Last October, an independent investigation found that for over 18 years, UNC maintained athletes’ academic eligibility by encouraging them to take certain courses in the African American studies department. The courses never met for class, often weren’t taught by full faculty members, and required only an end-of-term paper that received high grades regardless of content.

Two such students funneled into these so-called “paper classes” are former basketball player Rashanda McCants and former football player Devon Ramsay.

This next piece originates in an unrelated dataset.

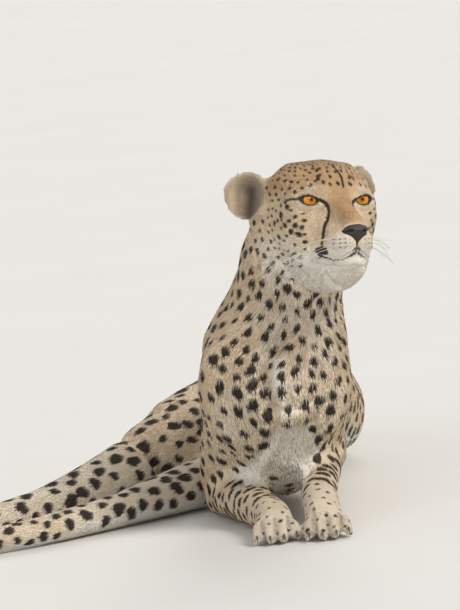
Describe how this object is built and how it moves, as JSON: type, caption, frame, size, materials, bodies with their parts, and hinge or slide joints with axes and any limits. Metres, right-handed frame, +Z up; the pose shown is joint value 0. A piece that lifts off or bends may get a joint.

In their lawsuit, filed Thursday in Durham County Superior Court, they argue UNC failed to keep its promise to give them a free college education in return for joining the school’s sports teams.

The two want the lawsuit to become a class-action effort, as over 3,000 people are believed to have taken the paper classes.

While UNC has already been sued once over its sham classes, the lawsuit is the first to involve the NCAA in the dispute, arguing the organization knew academic fraud was rampant at member schools but failed to do any significant monitoring thanks to a focus on maximizing revenue.

“The NCAA knew or should have known from its history and otherwise that the college-athletics environment at UNC and other member institutions was ripe for academic fraud,” the suit argues. “This academic debacle, at one of the nation’s finest public universities, could not have come as a surprise to the NCAA.”

The NCAA has reason to be fearful. One of the students’ attorneys, Michael Hausfield, has already successfully sued the NCAA for violating antitrust law by profiting from the names and images of players without providing them any compensation.

UNC and the NCAA have declined to comment on the lawsuit thus far, saying they have to examine it first.